→ **TO DO**: Stop after the line with "const RECESS_DEPTH = 2.6;": repeat exactly every line before it, beginning with the first, and that line itself.

→ **GIVEN MATERIAL**:

>>>

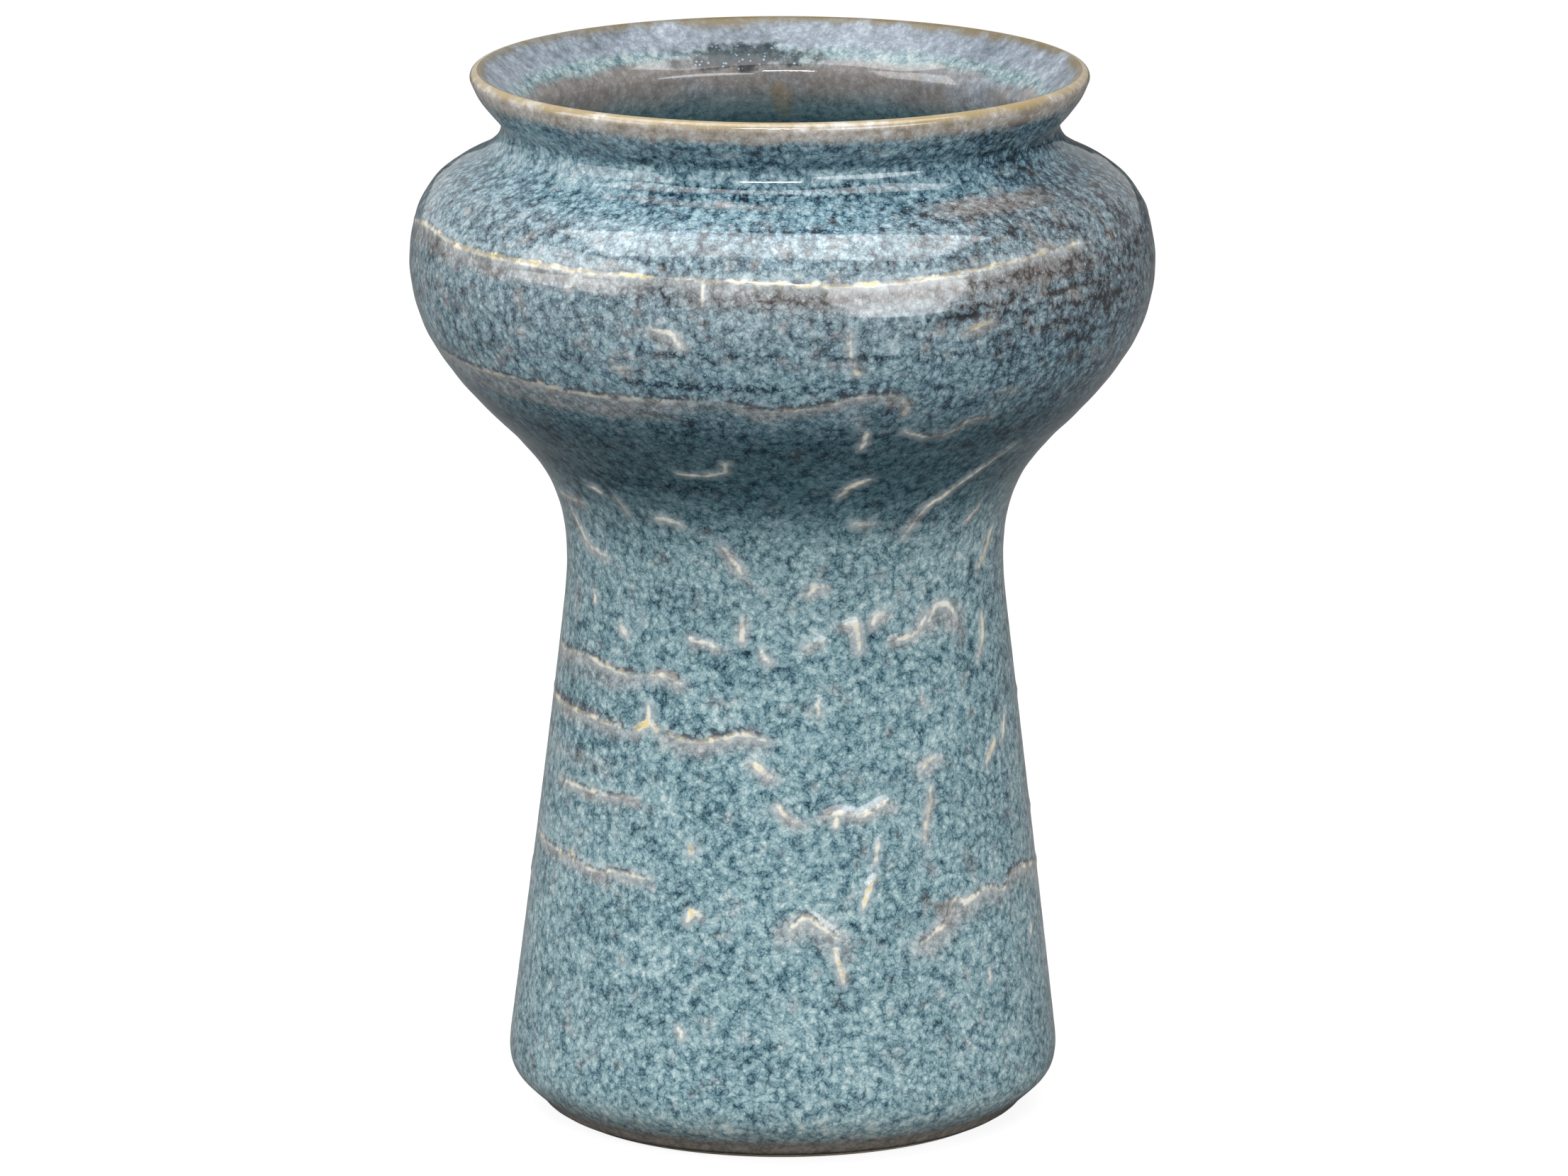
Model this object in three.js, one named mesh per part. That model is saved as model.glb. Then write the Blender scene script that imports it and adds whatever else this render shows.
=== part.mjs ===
// A stoneware flower vase: a thrown clay body on a turned foot ring, with a glaze coat outside and a
// glaze lining inside. The two coats meet on the crest of the lip, and the foot below the glaze line
// is bare clay.
// Millimetres, +Z up. The origin is the centre of the foot, on the plane the vase stands on.
import * as THREE from "three";

const HEIGHT = 220;

// Stations of the glazed outside, from the foot up. `before` and `after` say how far the outline
// holds a station's direction on either side of it.
const FOOT = { radius: 47.6, height: 0 };
const HEEL = { radius: 55.3, height: 6.9, after: 3.8 };
const STEM_BOTTOM = { radius: 57, height: 17, before: 2.8 };
const STEM_TOP = { radius: 46.2, height: 107, after: 16.4 };
const BOWL_UNDERSIDE = { radius: 56.2, height: 144.4, slope: 1, before: 14.5, after: 8.7 };
const BELLY = { radius: 77.3, height: 179, slope: 0, before: 15.4, after: 17.5 };
const SHOULDER = { radius: 64.8, height: 200.9, slope: -1.93, before: 4.6, after: 4.8 };
const NECK = { radius: 57.8, height: 208.7, slope: 0, before: 3.3, after: 1 };

// The lip ends in a round bead, between two angles on it
const LIP_RADIUS = 64.1;
const BEAD_RADIUS = 1.5;
const BEAD_OUTSIDE = { angle: THREE.MathUtils.degToRad(-15), before: 4.4 };
const BEAD_CREST = { angle: THREE.MathUtils.degToRad(90) };
const BEAD_INSIDE = { angle: THREE.MathUtils.degToRad(145), after: 3 };

// Wall, floor and glaze
const WALL = 5.6;
const THROAT_HOLD = 3.5;
const FLOOR_HEIGHT = 9.5;
const FLOOR_CORNER = 9;
const FLOOR_CORNER_HOLD = 0.55 * FLOOR_CORNER;
const GLAZE = 0.7;
const BOND_GAP = 0.04;
const GLAZE_LINE_HEIGHT = 1.1;

// Foot ring
const RING_INNER_RADIUS = 38;
const RING_EDGE_BREAK = 0.3;
const RECESS_RADIUS = 35.5;
const RECESS_DEPTH = 2.6;

// Facets
const TURN_STEPS = 36;
const CURVE_STEPS = 4;

const GLAZE_BLUE = 0x5f8496;
const LINER_GREY = 0x77797c;
const CLAY_TAN = 0xa8977a;

const point = (radius, height) => new THREE.Vector2(radius, height);
const at = ({ radius, height }) => point(radius, height);
const runFrom = (a, b) => at(b).sub(at(a)).normalize();

// A station with its place and the unit direction that the outline runs in there.
const placed = (station, run) => ({ ...station, place: at(station), run });
const sloped = (station) => placed(station, point(station.slope, 1).normalize());

const BEAD_CENTRE = point(LIP_RADIUS - BEAD_RADIUS, HEIGHT - BEAD_RADIUS);

// A station on the bead, whose outline runs round it from the outside over the crest.
function beaded(station) {
  const outward = point(Math.cos(station.angle), Math.sin(station.angle));
  const place = outward.clone().multiplyScalar(BEAD_RADIUS).add(BEAD_CENTRE);
  return { ...station, place, run: point(-outward.y, outward.x) };
}

function curve(path, from, to) {
  const first = from.place.clone().addScaledVector(from.run, from.after);
  const second = to.place.clone().addScaledVector(to.run, -to.before);
  path.bezierCurveTo(first.x, first.y, second.x, second.y, to.place.x, to.place.y);
}

function beadArc(path, from, to) {
  path.absarc(BEAD_CENTRE.x, BEAD_CENTRE.y, BEAD_RADIUS, from.angle, to.angle, false);
}

// The glazed outside, from the glaze line on the chamfer up to the crest of the lip.
function outsideOutline() {
  const chamferRun = runFrom(FOOT, HEEL);
  const stemRun = runFrom(STEM_BOTTOM, STEM_TOP);
  const glazeLine = at(FOOT).addScaledVector(chamferRun, GLAZE_LINE_HEIGHT / chamferRun.y);
  const bowl = [BOWL_UNDERSIDE, BELLY, SHOULDER, NECK].map(sloped);
  const stations = [placed(STEM_TOP, stemRun), ...bowl, beaded(BEAD_OUTSIDE)];

  const path = new THREE.Path();
  path.moveTo(glazeLine.x, glazeLine.y);
  path.lineTo(HEEL.radius, HEEL.height);
  curve(path, placed(HEEL, chamferRun), placed(STEM_BOTTOM, stemRun));
  path.lineTo(STEM_TOP.radius, STEM_TOP.height);
  stations.slice(1).forEach((station, i) => curve(path, stations[i], station));
  beadArc(path, BEAD_OUTSIDE, BEAD_CREST);
  return path.getPoints(CURVE_STEPS);
}

// Moves each point of an outline `distance` to the left of the way the outline runs.
function offsetLeft(outline, distance) {
  return outline.map((p, i) => {
    const before = outline[Math.max(i - 1, 0)];
    const after = outline[Math.min(i + 1, outline.length - 1)];
    const run = after.clone().sub(before).normalize();
    return point(p.x - run.y * distance, p.y + run.x * distance);
  });
}

// The glazed inside, from the crest of the lip down to the middle of the floor. Between the throat
// and the floor it follows the outside at a constant wall thickness.
function insideOutline(outside) {
  const cornerTop = FLOOR_HEIGHT + FLOOR_CORNER;
  const wall = offsetLeft(outside, WALL)
    .filter((p, i) => outside[i].y <= NECK.height && p.y > cornerTop)
    .reverse();

  const lip = new THREE.Path();
  const crest = beaded(BEAD_CREST).place;
  lip.moveTo(crest.x, crest.y);
  beadArc(lip, BEAD_CREST, BEAD_INSIDE);
  curve(lip, beaded(BEAD_INSIDE), { place: wall[0], run: point(0, -1), before: THROAT_HOLD });

  const downStem = runFrom(STEM_TOP, STEM_BOTTOM);
  const wallFoot = wall.at(-1).clone();
  wallFoot.addScaledVector(downStem, (cornerTop - wallFoot.y) / downStem.y);
  const floorEdge = point(wallFoot.x - FLOOR_CORNER, FLOOR_HEIGHT);
  const floor = new THREE.Path();
  floor.moveTo(wallFoot.x, wallFoot.y);
  curve(
    floor,
    { place: wallFoot, run: downStem, after: FLOOR_CORNER_HOLD },
    { place: floorEdge, run: point(-1, 0), before: FLOOR_CORNER_HOLD },
  );
  floor.lineTo(0, FLOOR_HEIGHT);
  return [...lip.getPoints(CURVE_STEPS), ...wall.slice(1), ...floor.getPoints(CURVE_STEPS)];
}

// The underside of the clay, from its middle out to the edge of the foot ring.
function undersideOutline() {
  return [
    point(0, RECESS_DEPTH),
    point(RECESS_RADIUS, RECESS_DEPTH),
    point(RING_INNER_RADIUS, 0),
    point(FOOT.radius - GLAZE - RING_EDGE_BREAK, 0),
    point(FOOT.radius - GLAZE, RING_EDGE_BREAK),
  ];
}

// Turns an outline round the vertical axis.
function turned(outline) {
  return new THREE.LatheGeometry(outline, TURN_STEPS).rotateX(Math.PI / 2);
}

// A coat of glaze under the surface that shows, a hairline clear of the clay. A coat that stops
// short of the axis needs its outline closed.
function coat(surface, back) {
  const outline = [...back.toReversed(), ...surface];
  return turned(surface.at(-1).x > 0 ? [...outline, outline[0]] : outline);
}

function piece(name, geometry, color, roughness) {
  const mesh = new THREE.Mesh(geometry, new THREE.MeshStandardMaterial({ color, roughness, metalness: 0 }));
  mesh.name = name;
  return mesh;
}

const outside = outsideOutline();
const surface = [...outside, ...insideOutline(outside).slice(1)];
const clay = offsetLeft(surface, GLAZE);
const coatBack = offsetLeft(surface, GLAZE - BOND_GAP);
const crest = outside.length - 1;

const vase = new THREE.Group();
vase.add(
  piece("stoneware_body", turned([...undersideOutline(), ...clay]), CLAY_TAN, 0.85),
  piece("outer_glaze", coat(surface.slice(0, crest + 1), coatBack.slice(0, crest + 1)), GLAZE_BLUE, 0.15),
  piece("liner_glaze", coat(surface.slice(crest), coatBack.slice(crest)), LINER_GREY, 0.12),
);

export default vase;
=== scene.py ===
"""Looks of a stoneware flower vase: fired clay, a flowing glaze outside and a glaze lining inside.

Lengths are millimetres and angles are degrees round from the front, positive towards +X, until a
mesh or a light is made. Heights are above the foot.
"""

import math
from collections import namedtuple

import bpy
import numpy as np
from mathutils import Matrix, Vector


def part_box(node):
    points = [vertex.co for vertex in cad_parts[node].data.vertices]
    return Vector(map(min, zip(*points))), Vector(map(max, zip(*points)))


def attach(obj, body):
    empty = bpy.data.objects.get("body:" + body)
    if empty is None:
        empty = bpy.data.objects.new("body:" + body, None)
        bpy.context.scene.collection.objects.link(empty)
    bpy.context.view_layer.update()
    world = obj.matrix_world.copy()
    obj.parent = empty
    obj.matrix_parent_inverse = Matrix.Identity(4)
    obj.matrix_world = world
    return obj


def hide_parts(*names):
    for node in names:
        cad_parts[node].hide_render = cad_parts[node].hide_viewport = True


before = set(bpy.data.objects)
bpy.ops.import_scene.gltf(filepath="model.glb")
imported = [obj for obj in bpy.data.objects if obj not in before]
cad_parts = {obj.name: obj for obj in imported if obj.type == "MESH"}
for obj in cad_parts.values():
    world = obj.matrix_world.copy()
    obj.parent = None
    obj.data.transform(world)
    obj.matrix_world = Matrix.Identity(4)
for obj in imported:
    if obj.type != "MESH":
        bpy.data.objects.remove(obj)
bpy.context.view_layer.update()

MM = 0.001
TINY = 1e-3
SEED = 11
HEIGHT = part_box("outer_glaze")[1].z / MM

# Mesh density
COLUMNS = 600
PLAIN_COLUMNS = 300
OUTSIDE_STEP = 0.7
INSIDE_STEP = 1.4
HIDDEN_STEP = 6.0

# ---------------------------------------------------------------------------------------------
# Outlines of the turned CAD nodes


def trace(node):
    """The node's outline in the +X half plane as (radius, height) rows, in order from its lowest
    point on the axis, or from its lowest point if it stays off the axis."""
    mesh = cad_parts[node].data
    places = {}
    for vertex in mesh.vertices:
        x, y, z = vertex.co / MM
        if x > -TINY and abs(y) < TINY:
            places[vertex.index] = (abs(round(x, 3)), round(z, 3))
    beside = {}
    for edge in mesh.edges:
        a, b = (places.get(i) for i in edge.vertices)
        if a and b and a != b:
            beside.setdefault(a, set()).add(b)
            beside.setdefault(b, set()).add(a)
    start = min(beside, key=lambda p: (p[0] > 0, p[1]))
    path = [start, max(beside[start])]
    while path[-1] != start and beside[path[-1]] - {path[-2]}:
        path.extend(beside[path[-1]] - {path[-2]})
    return np.array(path[:-1] if path[-1] == start else path)


def smooth(points, step, least=2):
    """A smooth run through the points, about `step` apart and with at least so many pieces between
    two of them. Straight stretches stay straight."""
    p = np.asarray(points, float)
    lengths = np.linalg.norm(np.diff(p, axis=0), axis=1)
    tangents = np.empty_like(p)
    tangents[1:-1] = (p[2:] - p[:-2]) / (lengths[1:] + lengths[:-1])[:, None]
    tangents[0] = (p[1] - p[0]) / lengths[0]
    tangents[-1] = (p[-1] - p[-2]) / lengths[-1]
    runs = []
    for a, b, ta, tb, length in zip(p, p[1:], tangents, tangents[1:], lengths):
        u = np.linspace(0, 1, max(least, math.ceil(length / step)) + 1)[:-1, None]
        hold = u * (1 - u) * length
        runs.append(a + (b - a) * u * u * (3 - 2 * u) + hold * (ta * (1 - u) - tb * u))
    return np.concatenate(runs + [p[-1:]])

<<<

→ **FULL SOLUTION**:
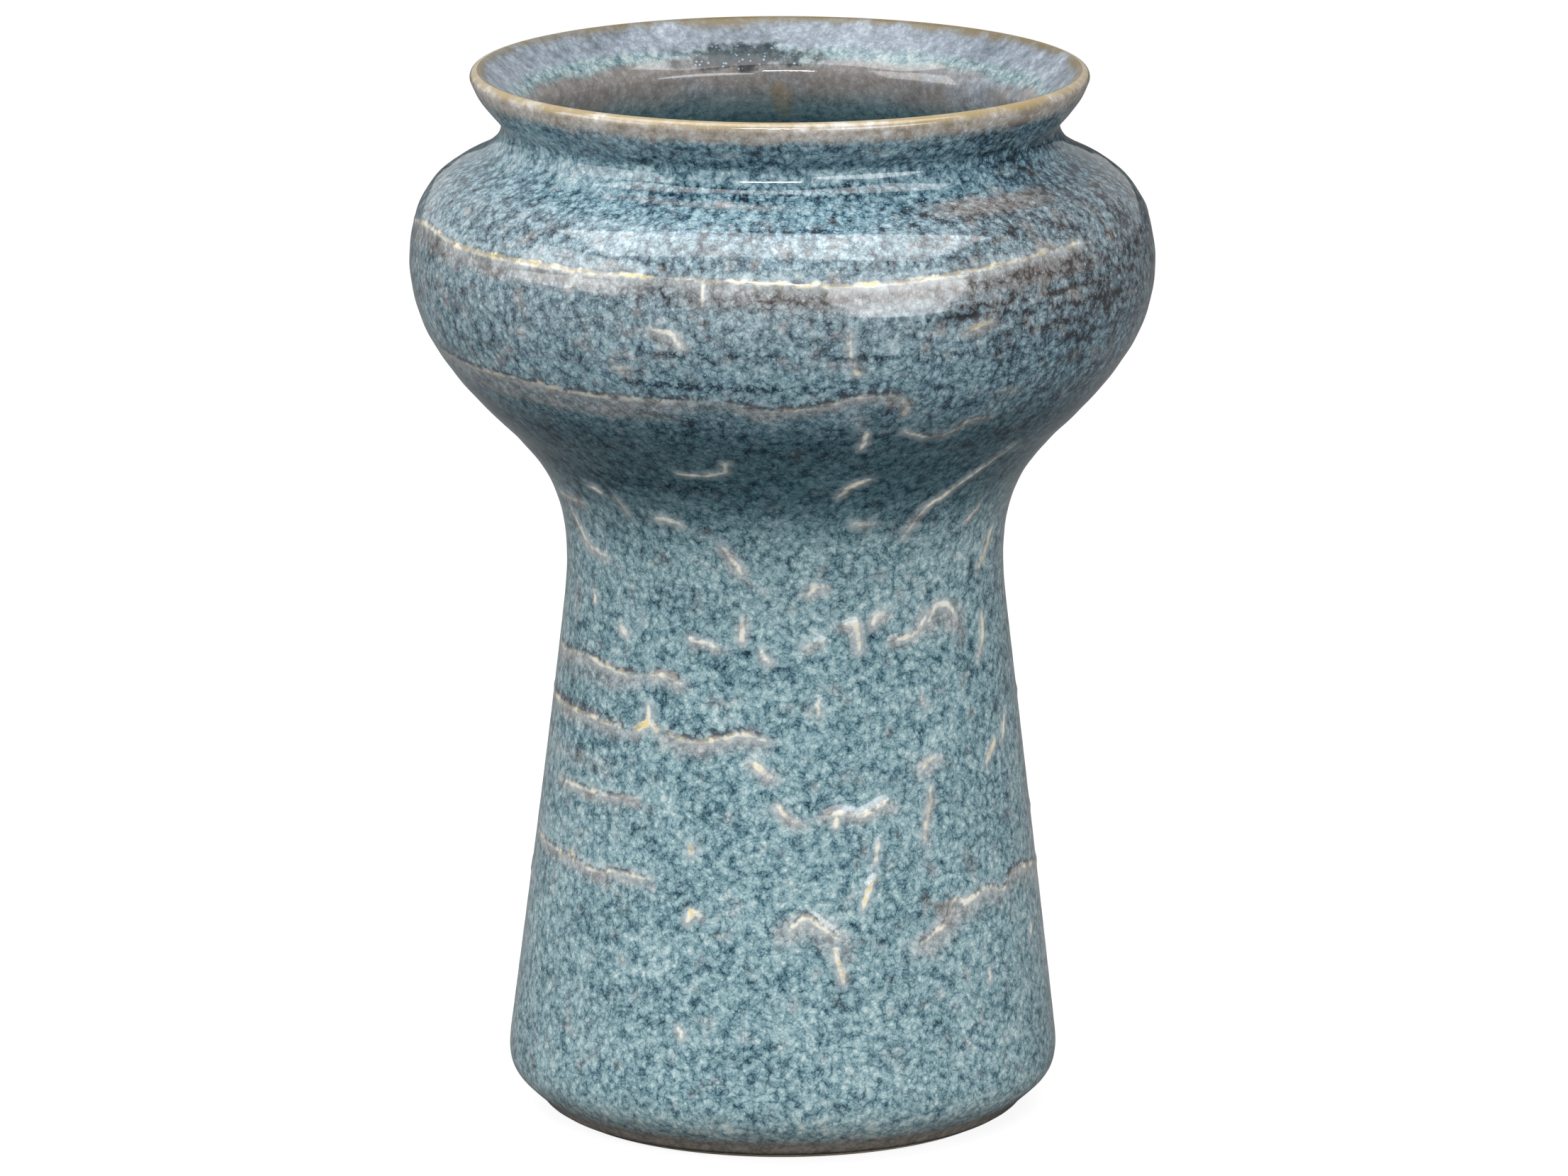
Model this object in three.js, one named mesh per part. That model is saved as model.glb. Then write the Blender scene script that imports it and adds whatever else this render shows.
=== part.mjs ===
// A stoneware flower vase: a thrown clay body on a turned foot ring, with a glaze coat outside and a
// glaze lining inside. The two coats meet on the crest of the lip, and the foot below the glaze line
// is bare clay.
// Millimetres, +Z up. The origin is the centre of the foot, on the plane the vase stands on.
import * as THREE from "three";

const HEIGHT = 220;

// Stations of the glazed outside, from the foot up. `before` and `after` say how far the outline
// holds a station's direction on either side of it.
const FOOT = { radius: 47.6, height: 0 };
const HEEL = { radius: 55.3, height: 6.9, after: 3.8 };
const STEM_BOTTOM = { radius: 57, height: 17, before: 2.8 };
const STEM_TOP = { radius: 46.2, height: 107, after: 16.4 };
const BOWL_UNDERSIDE = { radius: 56.2, height: 144.4, slope: 1, before: 14.5, after: 8.7 };
const BELLY = { radius: 77.3, height: 179, slope: 0, before: 15.4, after: 17.5 };
const SHOULDER = { radius: 64.8, height: 200.9, slope: -1.93, before: 4.6, after: 4.8 };
const NECK = { radius: 57.8, height: 208.7, slope: 0, before: 3.3, after: 1 };

// The lip ends in a round bead, between two angles on it
const LIP_RADIUS = 64.1;
const BEAD_RADIUS = 1.5;
const BEAD_OUTSIDE = { angle: THREE.MathUtils.degToRad(-15), before: 4.4 };
const BEAD_CREST = { angle: THREE.MathUtils.degToRad(90) };
const BEAD_INSIDE = { angle: THREE.MathUtils.degToRad(145), after: 3 };

// Wall, floor and glaze
const WALL = 5.6;
const THROAT_HOLD = 3.5;
const FLOOR_HEIGHT = 9.5;
const FLOOR_CORNER = 9;
const FLOOR_CORNER_HOLD = 0.55 * FLOOR_CORNER;
const GLAZE = 0.7;
const BOND_GAP = 0.04;
const GLAZE_LINE_HEIGHT = 1.1;

// Foot ring
const RING_INNER_RADIUS = 38;
const RING_EDGE_BREAK = 0.3;
const RECESS_RADIUS = 35.5;
const RECESS_DEPTH = 2.6;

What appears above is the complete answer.